Marla Heasley (born September 4, 1959 in Hollywood, California) is an American film and television actress best known for her role as Tawnia Baker in the 1980s hit TV series: The A-Team.

The A-Team
Heasley was cast for the role of Tawnia Baker; a newspaper reporter working with the team. Introduced in season 2 episode 15 "The Battle of Bel-Air", the character was brought in as a replacement for Melinda Culea (Amy Allen), who was abruptly dropped from the series after insisting on being given more to do.

In order to be written out of the series the character was married off in the season 3 two-part episode 2/3 "The Bend in the River". The name  of Heasley's character was stipulated by series creator: Stephen J. Cannell where he combined his daughter's first name (Tawnia) with his mother's maiden name (Baker). Some time prior to being cast as Tawnia Baker, Heasley made a guest appearance as a bikini clad co-ed called Cherise in a short-term relationship with Templeton "Faceman" Peck in season 2 episode 4 "Bad Time On The Border".

Other roles
Prior to The A-Team, Heasley appeared in the very first four episodes of Star Search in the Spokesmodel category. Heasley has made guest appearances on many other TV shows such as, T. J. Hooker, The Love Boat, Riptide, Mike Hammer, The Highwayman, and many more. She played an unnamed Air Force Lieutenant in the Galactica 1980 episode "Spaceball".

Heasley's feature film roles were The Marrying Man in 1991, and Born to Race in 1987 and Amore! in 1993.

Biography
 
Heasley grew up in Beverly Hills and went to Beverly Hills Catholic School until the age of 12, when her parents moved the family to Palm Springs. Her father Jack Heasley and uncle Bob Heasley were identical twins and professional ice skaters, known as The Heasley Twins. They skated with Sonia Henie and Dorothy Lewis and skated in their own ice revues as well. They appeared in many films, such as Dr. Seuss's The 5000 Fingers of Dr. T (1953), Ice Capades (1941), Thin Ice (1937), A Chump at Oxford (1940) and many more. They went on to become successful entertainment managers, managing the careers of Audie Murphy, Shelley Winters and more.

Heasley never wanted to go into acting, as she was raised in the entertainment business. Heasley wanted to go into fashion merchandising, but was modeling on the side while attending Orange Coast College in Costa Mesa. Her father introduced her to Norman Brokaw of William Morris Agency as a conduit for her to do commercials. She met an acting coach, Zina Provendie, while on a commercial audition, who invited Heasley to audit her class. She attended the class and fell in love with acting and sooner signed with Norman at William Morris. Even though Heasley had never acted, Brokaw said that he had a feeling about her. Norman waited to send Heasley out on auditions till she was ready.
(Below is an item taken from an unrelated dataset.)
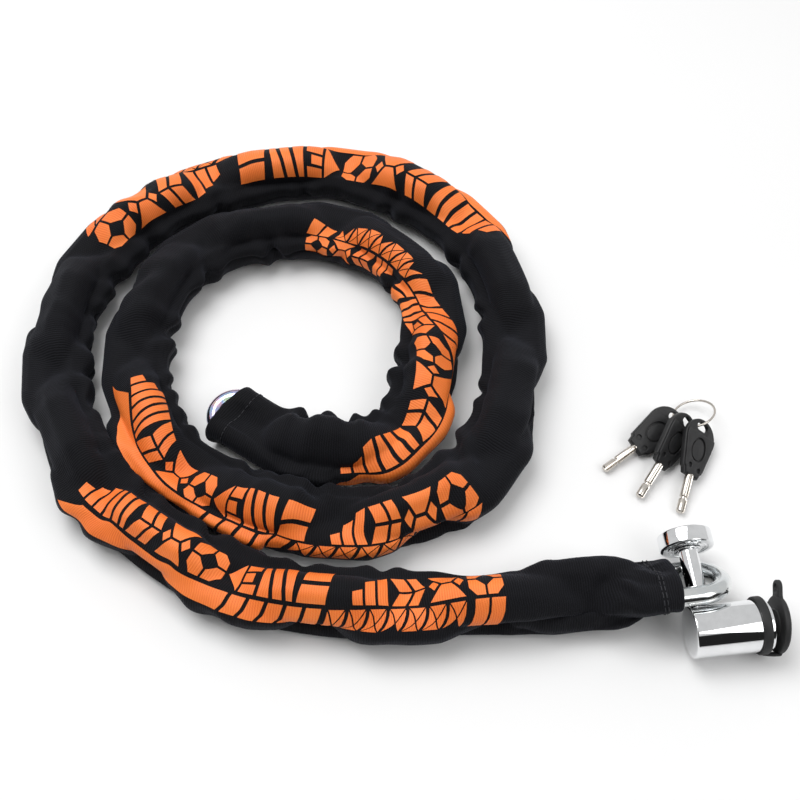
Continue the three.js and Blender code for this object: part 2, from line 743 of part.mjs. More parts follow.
function buildKeys() {
  const keys = new THREE.Group();
  const turn = (object, { heading, roll, pitch }) =>
    object.rotation.set(degrees(roll), degrees(pitch), degrees(heading), "ZYX");
  KEYS.forEach((pose, item) => {
    const key = new THREE.Group();
    key.position.set(...pose.hole);
    turn(key, pose);
    key.add(named(`key_bow_${item + 1}`, bowGeometry(), materials.plastic));
    key.add(named(`key_blade_${item + 1}`, bladeGeometry(), materials.nickel));
    keys.add(key);
  });
  const ringShape = new THREE.TorusGeometry(RING_RADIUS, RING_WIRE / 2, 6, 28);
  const ring = named("key_ring", ringShape, materials.nickel);
  ring.position.set(...RING.middle);
  turn(ring, RING);
  keys.add(ring);
  return keys;
}

// ---- Whole object ------------------------------------------------------------------------

const curve = sleeveCurve();
const chainLock = new THREE.Group();
chainLock.add(buildSleeve(curve), buildChain(curve), buildLock(), buildKeys());
chainLock.position.copy(FRAME_SHIFT);

export default chainLock;
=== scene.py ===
"""A sleeved security chain with its barrel lock and keys, lying in a loose coil."""
import json
import math
import random

import bmesh
import bpy
import numpy as np
from mathutils import Matrix, Vector
from mathutils.bvhtree import BVHTree
from mathutils.kdtree import KDTree


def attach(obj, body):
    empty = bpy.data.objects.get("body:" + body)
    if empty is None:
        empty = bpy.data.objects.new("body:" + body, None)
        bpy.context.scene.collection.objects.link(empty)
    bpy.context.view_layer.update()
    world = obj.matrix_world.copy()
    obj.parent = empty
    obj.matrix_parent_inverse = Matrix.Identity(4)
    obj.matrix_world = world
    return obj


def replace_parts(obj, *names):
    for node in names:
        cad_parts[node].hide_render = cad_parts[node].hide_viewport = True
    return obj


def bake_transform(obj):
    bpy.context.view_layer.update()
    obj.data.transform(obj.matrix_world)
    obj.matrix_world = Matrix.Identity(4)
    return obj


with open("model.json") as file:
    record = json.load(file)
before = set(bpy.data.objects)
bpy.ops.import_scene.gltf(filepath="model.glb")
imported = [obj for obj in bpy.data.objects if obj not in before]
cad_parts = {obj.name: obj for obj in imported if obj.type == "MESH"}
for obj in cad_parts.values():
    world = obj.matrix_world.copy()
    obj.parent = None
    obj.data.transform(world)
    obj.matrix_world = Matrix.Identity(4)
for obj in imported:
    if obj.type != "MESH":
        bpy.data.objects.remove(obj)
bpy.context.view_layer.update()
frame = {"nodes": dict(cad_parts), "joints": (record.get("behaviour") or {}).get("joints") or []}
scene = bpy.context.scene
joints = {joint["name"]: joint for joint in frame["joints"]}

# ---- Places shared with the CAD model, in metres ------------------------------------------

FRAME_SHIFT = Vector((0.01505, -0.01357, 0))

# The sleeve's centre line from the hem to the open mouth, in millimetres around the coil's
# middle: x, y and, where the sleeve isn't full, half width, half height and tilt in degrees.
ROUTE = [
    (145.3, -126.9, 22, 10.9, 46.5), (131, -127.8, 22.4, 14.3, 40.7),
    (110, -131.2, 22.5, 18.7, 0), (80, -134), (40, -137), (0, -139), (-42, -138), (-82, -129),
    (-118, -111), (-151, -87), (-178, -59), (-196, -26), (-205, 10), (-206, 46), (-198, 82),
    (-179, 116), (-149, 143), (-113, 161), (-75, 169), (-37, 168), (-2, 157),
    (29, 135), (53, 104), (67, 66), (69, 28), (64, -12), (49, -50), (24, -78),
    (-8, -90), (-42, -91), (-75, -83), (-107, -67), (-134, -45), (-151, -15),
    (-158, 20), (-155, 56), (-140, 88), (-113, 111), (-79, 121), (-44, 118),
    (-12, 104), (11, 80), (20, 50), (20, 20), (15, -9), (3, -33), (-17, -45),
    (-44, -46, 21.5, 18.5, 0), (-69, -38, 20.5, 18.4, 0), (-90, -25.5, 20.2, 15.6, 0),
    (-101, -17, 19.7, 13.2, 0),
]
FULL_SECTION = (22.5, 18.5, 0)
MM = 0.001

# Each key's ring hole in millimetres around the coil's middle, and its turns in degrees.
KEYS = [
    {"hole": (161.1, -18.3, 7.8), "heading": 215.5, "roll": -24, "pitch": 5},
    {"hole": (166.1, -24, 13.3), "heading": 234.8, "roll": -51, "pitch": 10.5},
    {"hole": (174.9, -27.1, 12.9), "heading": 251, "roll": -38, "pitch": 10.5},
]
KEY_RING = {"middle": (172.8, -15.5, 9.9), "heading": 1.7, "roll": 158.6, "pitch": -18.7}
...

Heasley took her studying seriously by attending acting classes vigorously, joined a repertory theater and moved to New York for a year to study with an acting coach. She started working in commercials and then her first television role was in "Can You Hear the Laughter? The Freddie Prinze Story". She appeared in many guest starring roles, including, "Gallactica 1980", "Micky Spillane's Mike Hammer", "TJ Hooker", "The Love Boat" and more, before becoming a series regular on "The A-Team".

Heasley dated and lived with Wayne Newton from 1983 to 1991 and they were engaged from 1987 to 1991.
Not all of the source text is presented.